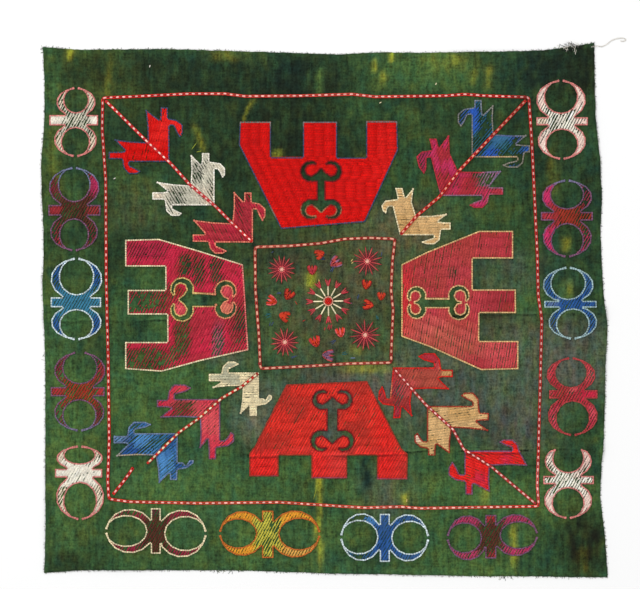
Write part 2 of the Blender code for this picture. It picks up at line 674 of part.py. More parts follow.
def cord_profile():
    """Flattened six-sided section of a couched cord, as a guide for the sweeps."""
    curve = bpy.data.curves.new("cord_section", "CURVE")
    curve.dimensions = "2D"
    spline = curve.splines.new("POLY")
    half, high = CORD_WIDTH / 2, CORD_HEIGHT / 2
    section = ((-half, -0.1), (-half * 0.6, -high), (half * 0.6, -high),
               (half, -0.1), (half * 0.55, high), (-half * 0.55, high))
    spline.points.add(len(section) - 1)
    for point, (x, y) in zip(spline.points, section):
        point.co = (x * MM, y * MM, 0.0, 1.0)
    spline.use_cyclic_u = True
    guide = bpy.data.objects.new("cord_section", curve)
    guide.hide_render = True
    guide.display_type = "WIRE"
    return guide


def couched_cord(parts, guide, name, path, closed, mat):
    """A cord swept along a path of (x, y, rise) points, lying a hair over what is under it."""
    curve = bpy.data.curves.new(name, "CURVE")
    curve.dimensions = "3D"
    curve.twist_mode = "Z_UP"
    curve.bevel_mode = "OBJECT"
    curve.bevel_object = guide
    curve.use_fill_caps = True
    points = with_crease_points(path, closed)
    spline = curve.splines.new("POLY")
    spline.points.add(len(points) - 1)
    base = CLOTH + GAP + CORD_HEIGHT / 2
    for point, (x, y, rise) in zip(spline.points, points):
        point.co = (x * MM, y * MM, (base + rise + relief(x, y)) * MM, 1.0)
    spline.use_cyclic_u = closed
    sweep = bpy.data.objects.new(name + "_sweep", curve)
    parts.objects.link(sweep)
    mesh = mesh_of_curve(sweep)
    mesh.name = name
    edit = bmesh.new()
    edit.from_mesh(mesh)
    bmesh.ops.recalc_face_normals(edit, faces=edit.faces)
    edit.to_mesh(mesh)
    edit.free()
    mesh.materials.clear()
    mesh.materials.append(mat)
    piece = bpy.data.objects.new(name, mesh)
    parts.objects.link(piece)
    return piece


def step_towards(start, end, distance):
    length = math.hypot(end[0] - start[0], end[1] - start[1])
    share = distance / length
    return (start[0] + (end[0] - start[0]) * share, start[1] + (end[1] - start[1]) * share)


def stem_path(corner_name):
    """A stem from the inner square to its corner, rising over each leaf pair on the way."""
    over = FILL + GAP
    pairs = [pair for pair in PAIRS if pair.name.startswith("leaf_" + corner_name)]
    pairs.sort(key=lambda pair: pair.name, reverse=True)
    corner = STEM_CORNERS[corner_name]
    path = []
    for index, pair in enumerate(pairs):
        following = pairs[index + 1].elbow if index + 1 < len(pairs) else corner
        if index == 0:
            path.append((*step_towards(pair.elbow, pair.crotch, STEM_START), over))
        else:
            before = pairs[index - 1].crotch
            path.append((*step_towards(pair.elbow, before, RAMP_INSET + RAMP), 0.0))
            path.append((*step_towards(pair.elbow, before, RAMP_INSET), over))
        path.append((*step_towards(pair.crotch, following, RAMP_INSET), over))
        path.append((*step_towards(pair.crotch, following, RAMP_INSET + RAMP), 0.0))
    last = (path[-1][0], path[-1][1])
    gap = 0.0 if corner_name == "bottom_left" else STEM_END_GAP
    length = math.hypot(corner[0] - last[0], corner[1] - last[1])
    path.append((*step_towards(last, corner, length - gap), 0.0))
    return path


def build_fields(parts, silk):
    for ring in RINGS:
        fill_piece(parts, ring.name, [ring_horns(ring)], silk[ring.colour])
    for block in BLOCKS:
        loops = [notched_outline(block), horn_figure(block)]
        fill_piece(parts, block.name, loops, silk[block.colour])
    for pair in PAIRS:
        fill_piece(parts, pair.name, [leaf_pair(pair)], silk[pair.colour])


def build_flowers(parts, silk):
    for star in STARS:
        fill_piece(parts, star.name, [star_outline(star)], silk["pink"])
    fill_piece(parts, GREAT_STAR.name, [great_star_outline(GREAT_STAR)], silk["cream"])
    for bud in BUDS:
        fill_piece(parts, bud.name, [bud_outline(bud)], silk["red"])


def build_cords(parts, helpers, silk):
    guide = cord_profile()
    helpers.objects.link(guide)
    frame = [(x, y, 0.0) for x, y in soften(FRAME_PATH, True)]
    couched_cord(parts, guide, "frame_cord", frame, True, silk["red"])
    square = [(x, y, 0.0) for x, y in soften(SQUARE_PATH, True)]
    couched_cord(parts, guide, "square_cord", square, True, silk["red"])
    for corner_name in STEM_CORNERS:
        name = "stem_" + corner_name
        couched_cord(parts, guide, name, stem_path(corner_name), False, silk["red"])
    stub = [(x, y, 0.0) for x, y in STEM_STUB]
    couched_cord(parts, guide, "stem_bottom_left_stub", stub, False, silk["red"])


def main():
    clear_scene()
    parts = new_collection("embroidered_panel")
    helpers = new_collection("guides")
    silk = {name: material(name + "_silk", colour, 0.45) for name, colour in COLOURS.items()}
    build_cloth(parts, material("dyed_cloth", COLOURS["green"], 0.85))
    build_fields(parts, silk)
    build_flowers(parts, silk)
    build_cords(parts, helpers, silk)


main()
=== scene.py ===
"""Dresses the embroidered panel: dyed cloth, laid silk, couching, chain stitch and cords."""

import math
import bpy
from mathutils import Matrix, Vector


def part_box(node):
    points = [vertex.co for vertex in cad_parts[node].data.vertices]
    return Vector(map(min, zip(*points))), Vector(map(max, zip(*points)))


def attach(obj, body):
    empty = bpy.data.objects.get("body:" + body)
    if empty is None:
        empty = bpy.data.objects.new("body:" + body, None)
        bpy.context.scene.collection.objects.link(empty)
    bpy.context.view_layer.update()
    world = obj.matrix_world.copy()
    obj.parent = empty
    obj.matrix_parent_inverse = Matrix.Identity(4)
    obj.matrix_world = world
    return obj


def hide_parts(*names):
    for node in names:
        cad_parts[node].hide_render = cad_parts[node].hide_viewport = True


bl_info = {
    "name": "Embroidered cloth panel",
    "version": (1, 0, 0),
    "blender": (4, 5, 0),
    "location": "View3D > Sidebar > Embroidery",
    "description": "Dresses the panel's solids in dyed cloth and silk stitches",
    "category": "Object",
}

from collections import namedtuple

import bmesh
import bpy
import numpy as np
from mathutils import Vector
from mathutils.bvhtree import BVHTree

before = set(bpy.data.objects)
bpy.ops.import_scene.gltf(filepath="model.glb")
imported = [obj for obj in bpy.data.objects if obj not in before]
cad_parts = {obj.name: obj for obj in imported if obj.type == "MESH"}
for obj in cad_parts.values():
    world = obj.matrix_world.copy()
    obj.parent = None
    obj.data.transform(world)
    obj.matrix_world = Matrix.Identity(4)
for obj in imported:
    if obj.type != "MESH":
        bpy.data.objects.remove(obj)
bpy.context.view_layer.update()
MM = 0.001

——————

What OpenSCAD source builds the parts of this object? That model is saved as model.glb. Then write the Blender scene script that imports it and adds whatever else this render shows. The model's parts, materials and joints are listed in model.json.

——————

* **GOAL OF THE EXERCISE**
The first line to be transcribed is the one containing "Write part 2", and the last is the one containing "return guide". Transcribe exactly those lines and nothing else.

* **RESULT OF THIS TASK**
Write part 2 of the Blender code for this picture. It picks up at line 674 of part.py. More parts follow.
def cord_profile():
    """Flattened six-sided section of a couched cord, as a guide for the sweeps."""
    curve = bpy.data.curves.new("cord_section", "CURVE")
    curve.dimensions = "2D"
    spline = curve.splines.new("POLY")
    half, high = CORD_WIDTH / 2, CORD_HEIGHT / 2
    section = ((-half, -0.1), (-half * 0.6, -high), (half * 0.6, -high),
               (half, -0.1), (half * 0.55, high), (-half * 0.55, high))
    spline.points.add(len(section) - 1)
    for point, (x, y) in zip(spline.points, section):
        point.co = (x * MM, y * MM, 0.0, 1.0)
    spline.use_cyclic_u = True
    guide = bpy.data.objects.new("cord_section", curve)
    guide.hide_render = True
    guide.display_type = "WIRE"
    return guide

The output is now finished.